**REQUIREMENTS**
Output, word for word, every line from the start of the listing down to and including the line that contains "return waves / math.sqrt(SWELL_WAVES)"; include nothing else.

**GIVEN INFORMATION**
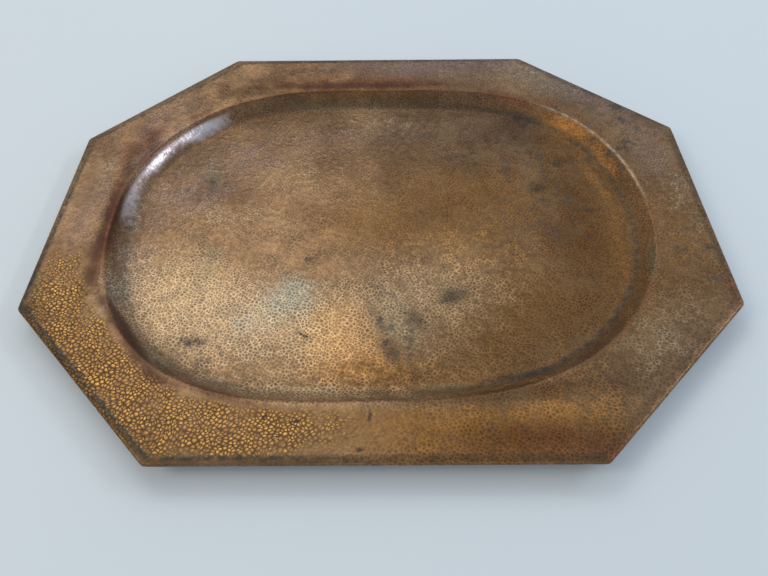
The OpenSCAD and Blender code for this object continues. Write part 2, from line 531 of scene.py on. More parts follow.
# ------ shape of the surface
def swell(flat):
    """Slow unevenness: waves in seeded random directions, mostly between -1 and 1."""
    rng = np.random.default_rng(SWELL_SEED)
    lengths = rng.uniform(*SWELL_LENGTHS, SWELL_WAVES)
    directions = unit(rng.uniform(0, 2 * math.pi, SWELL_WAVES))
    phases = rng.uniform(0, 2 * math.pi, SWELL_WAVES)
    waves = np.zeros(len(flat))
    for length, direction, phase in zip(lengths, directions, phases):
        waves += np.sin(flat @ direction * 2 * math.pi / length + phase)
    return waves / math.sqrt(SWELL_WAVES)


def mark_places(flat):
    """Flat places in the marks' texture, in pitches: turned, and crowded here and there."""
    rng = np.random.default_rng(CROWDING_SEED)
    lengths = rng.uniform(*CROWDING_LENGTHS, CROWDING_WAVES)
    directions = unit(rng.uniform(0, 2 * math.pi, CROWDING_WAVES))
    shifts = CROWDING_SHIFT * unit(rng.uniform(0, 2 * math.pi, CROWDING_WAVES))
    phases = rng.uniform(0, 2 * math.pi, CROWDING_WAVES)
    crowded = flat.copy()
    for length, direction, shift, phase in zip(lengths, directions, shifts, phases):
        crowded += np.sin(flat @ direction * 2 * math.pi / length + phase)[:, None] * shift
    cosine, sine = unit(MARK_TURN)
    return crowded @ np.array([[cosine, sine], [-sine, cosine]]) / MARK_PITCH


def voronoi_distance(flat):
    """Distance to the nearest mark's middle, in pitches, from the material's own texture."""
    mesh = bpy.data.meshes.new("mark_samples")
    mesh.vertices.add(len(flat))
    mesh.vertices.foreach_set("co", float_row(level(mark_places(flat))))
    samples = bpy.data.objects.new("mark_samples", mesh)
    bpy.context.scene.collection.objects.link(samples)
    tree = bpy.data.node_groups.new("mark_samples", "GeometryNodeTree")
    for direction in ("INPUT", "OUTPUT"):
        tree.interface.new_socket("Geometry", in_out=direction, socket_type="NodeSocketGeometry")
    source = tree.nodes.new("NodeGroupInput")
    result = tree.nodes.new("NodeGroupOutput")
    place = tree.nodes.new("GeometryNodeInputPosition")
    voronoi = tree.nodes.new("ShaderNodeTexVoronoi")
    set_up_marks(voronoi)
    store = tree.nodes.new("GeometryNodeStoreNamedAttribute")
    store.data_type = "FLOAT"
    store.inputs["Name"].default_value = "distance"
    tree.links.new(place.outputs[0], voronoi.inputs["Vector"])
    tree.links.new(source.outputs[0], store.inputs["Geometry"])
    tree.links.new(voronoi.outputs["Distance"], store.inputs["Value"])
    tree.links.new(store.outputs[0], result.inputs[0])
    samples.modifiers.new("mark_samples", "NODES").node_group = tree
    sampled = samples.evaluated_get(bpy.context.evaluated_depsgraph_get()).data
    distance = np.zeros(len(flat), np.float32)
    sampled.attributes["distance"].data.foreach_get("value", distance)
    bpy.data.objects.remove(samples)
    bpy.data.meshes.remove(mesh)
    bpy.data.node_groups.remove(tree)
    return distance


def level(places):
    """Places in a plane with a third number, 0, added to each."""
    return np.c_[places, np.zeros(len(places))]


def float_row(values):
    """Numbers in one row, as Blender's foreach_set takes them."""
    return np.asarray(values, np.float32).ravel()


def set_up_marks(voronoi):
    """The settings of the hammer marks' texture, for the mesh and for the material."""
    voronoi.voronoi_dimensions = "2D"
    voronoi.inputs["Scale"].default_value = 1.0
    voronoi.inputs["Randomness"].default_value = MARK_RANDOMNESS


def mark_height(flat):
    """Height of the marks: 0 in the middle of each, about 1 on the ridges between them."""
    return np.clip(voronoi_distance(flat) / MARK_REACH, 0, MARK_HIGHEST) ** 2


def new_mesh(name, points, faces):
    """A smooth mesh in metres from points in millimetres and triangles."""
    mesh = bpy.data.meshes.new(name)
    mesh.vertices.add(len(points))
    mesh.vertices.foreach_set("co", float_row(points * MM))
    mesh.loops.add(faces.size)
    mesh.loops.foreach_set("vertex_index", faces.astype(np.int32).ravel())
    mesh.polygons.add(len(faces))
    mesh.polygons.foreach_set("loop_start", np.arange(0, faces.size, 3, dtype=np.int32))
    mesh.update(calc_edges=True)
    mesh.validate()
    mesh.shade_smooth()
    return mesh


def vertex_normals(mesh):
    """The mesh's vertex normals as an array."""
    normals = np.zeros(len(mesh.vertices) * 3, np.float32)
    mesh.vertices.foreach_get("normal", normals)
    return normals.reshape(-1, 3)


def displace(points, faces, height):
    """Points moved along their normals by heights in millimetres."""
    mesh = new_mesh("plain_sheet", points, faces)
    moved = points + vertex_normals(mesh) * height[:, None]
    bpy.data.meshes.remove(mesh)
    return moved


def store_floats(mesh, name, values):
    """Stores one number for each vertex."""
    mesh.attributes.new(name, "FLOAT", "POINT").data.foreach_set("value", float_row(values))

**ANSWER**
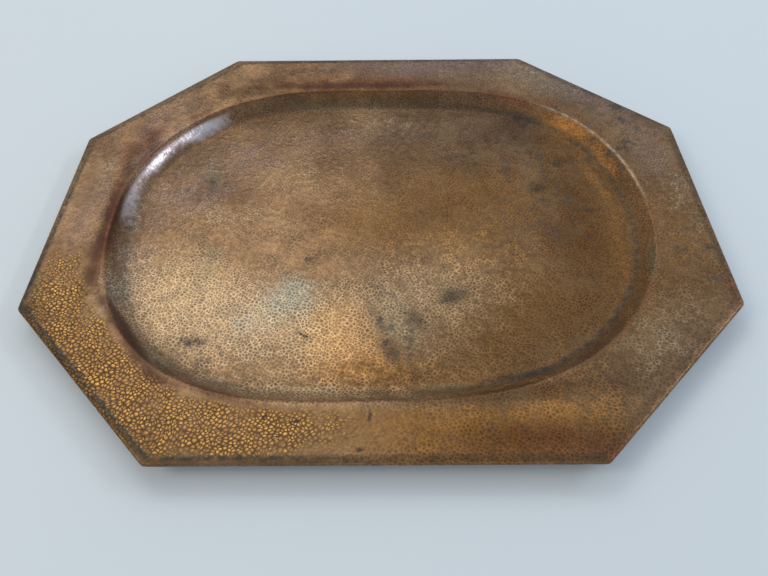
The OpenSCAD and Blender code for this object continues. Write part 2, from line 531 of scene.py on. More parts follow.
# ------ shape of the surface
def swell(flat):
    """Slow unevenness: waves in seeded random directions, mostly between -1 and 1."""
    rng = np.random.default_rng(SWELL_SEED)
    lengths = rng.uniform(*SWELL_LENGTHS, SWELL_WAVES)
    directions = unit(rng.uniform(0, 2 * math.pi, SWELL_WAVES))
    phases = rng.uniform(0, 2 * math.pi, SWELL_WAVES)
    waves = np.zeros(len(flat))
    for length, direction, phase in zip(lengths, directions, phases):
        waves += np.sin(flat @ direction * 2 * math.pi / length + phase)
    return waves / math.sqrt(SWELL_WAVES)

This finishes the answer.